Okay, the book. I was so delighted to find it in there. I have another collection of Nora Ephron's essays (yes, still wearing its TBR label), which I picked up after reading Eva's lovely review. I decided that I would not, no, most definitely not, let this one languish unread for years like I had the other. And after just the first essay, I can say with assurance that I'm glad I didn't.
*"I Remember Nothing" is about, yep, you guessed it--remembering nothing. And while it gave me definite tinges of sadness (partly because of relating all too well), it also made me laugh out loud.
Confession: There are now little pink dots on one of the pages. See, a friend of ours is leaving in the wee hours of the morning tomorrow to head to her daughter's wedding. I was in the middle of reading this essay when she stopped over to bring us some leftover Thanksgiving pie, as she didn't want it to go to waste while they were gone. Well, while putting the pie in our fridge, I spied this little bit of leftover cranberry sauce and couldn't resist. If I'd realized Ms. Ephron was going to make me spew in laughter I would have waited until I'd finished the cranberries to pick the book back up...
But yes, really, that's what it's about--forgetting. But not just where you put your car keys, but events in your own damn life. She says:
On some level, my life has been wasted on me. After all, if I can't remember it, who can?

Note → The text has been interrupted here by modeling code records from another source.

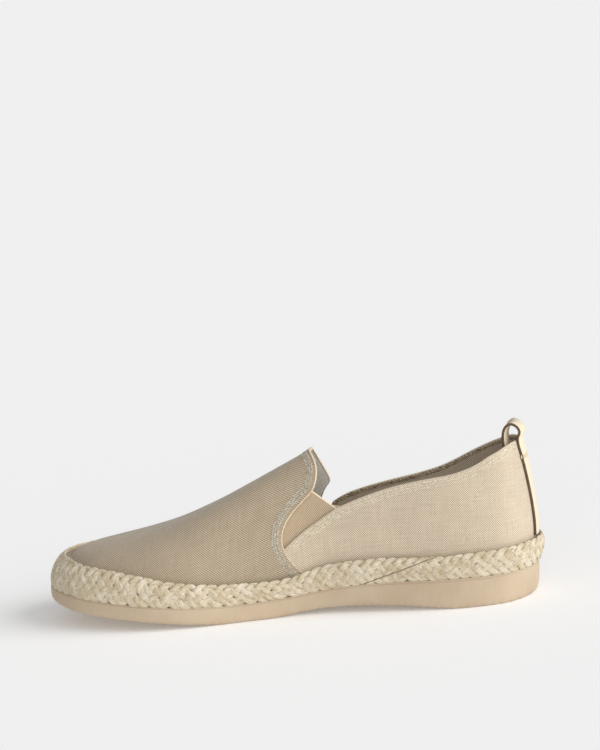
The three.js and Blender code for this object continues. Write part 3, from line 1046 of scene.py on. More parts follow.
@dataclass(frozen=True)
class Rubber:
    """Moulded rubber with faint upright marks from its mould."""

    name: str
    main: Colour
    other: Colour
    pitch: float = 1.1
    relief: float = 0.03
    rough: float = 0.6
    shine: float = 0.35

    def build(self) -> bpy.types.Material:
        """The finish as a material.

        Returns:
            The material.
        """
        paint = Paint(self.name)
        u, v = paint.flat()
        line = paint.noise(paint.vector(paint.math("MULTIPLY", u, 1 / self.pitch),
                                        paint.math("MULTIPLY", v, 0.05)), 1.0, 2)
        cloud = paint.noise(paint.solid(), 45, 3)
        share = paint.math("ADD", paint.math("MULTIPLY", line, 0.2), paint.math("MULTIPLY", cloud, 0.8))
        paint.coat(paint.mix(paint.step(share, 0.3, 0.7), self.main, self.other), self.rough, self.shine)
        grain = paint.noise(paint.solid(), 2500, 2)
        paint.bump(paint.math("ADD", line, paint.math("MULTIPLY", grain, 0.5)), self.relief / 1000, 0.4)
        return paint.material


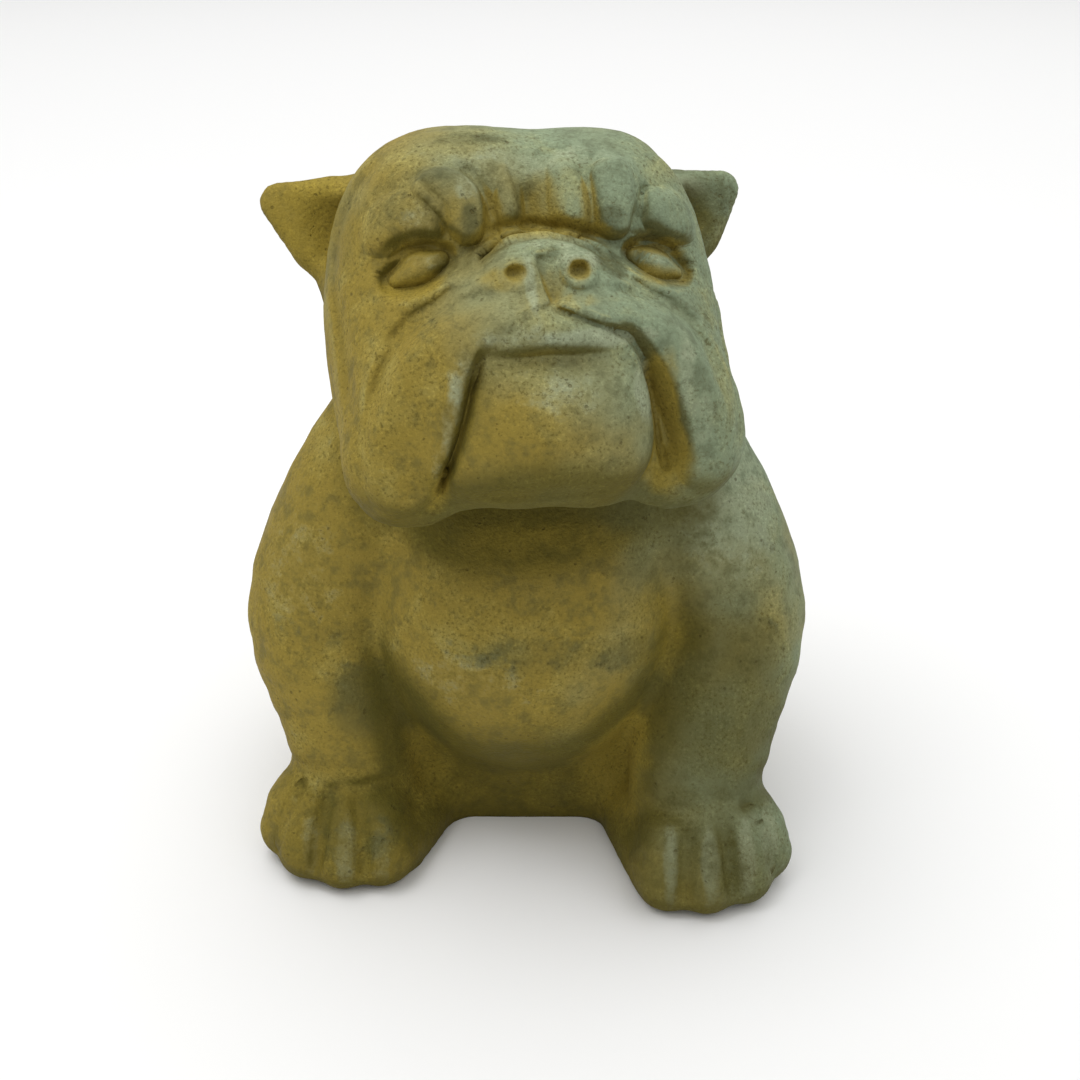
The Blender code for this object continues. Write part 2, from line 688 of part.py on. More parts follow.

Yes, she was being funny. But the fact is, that's a painful reality to face. Memory is such a fascinating and frustrating thing to me. How it is that some things, stupid things that mean nothing to me, are ingrained in my brain, while I have no strong memories of the last time I spent with the grandpa I loved beyond imagining? I get angry at my brain a lot, for not helping me express things the way I want to, for obsessing, and yes, very much for forgetting things that I'll never be able to retrieve from any book.
*Okay, well as with the last book, the "along the way" thoughts got lost because of the extended internet outage. So I shall just share a few of the things that stuck with me:
--She is so damn funny.
--I wish I hadn't known that she'd died not terribly long after this book was published. Or maybe I don't. I don't know--it gave many of these essays a melancholy feeling...and I'm not sure if that was as intended or not.
--Our upbringings, and our lives in general, bear very little resemblance to one another. And yet somehow I found myself relating to nearly every essay contained in this book. She has a way of getting to the heart of life.
--I'm sort of awed by the way she could write these amusing essays that I honestly enjoyed all the while not really knowing where the hell she was going with them...and then at the end find she was going somewhere pretty profound. Many of these essays are just a beautiful mixing of humor and poignancy.
--At one point she really had me craving egg salad. I suspect it will turn up on our menu this week. Though I'll stick to my own recipe instead of hers, as in my book egg salad is not egg salad without mustard.
--The last two essays in the books are really not essays but lists, titled "What I Won't Miss" and "What I Will Miss." Yeah, pretty sad. But there was one thing on her "Won't" list that would most definitely make my "Will" list--dead flowers.
I thought this would be my last book of 2012, but I think Rich and I are going to unofficially participate in the New Year's Eve Readathon that Becky, Tasha, and Jenn have going. So maybe, just maybe, I'll sneak in another book under the wire.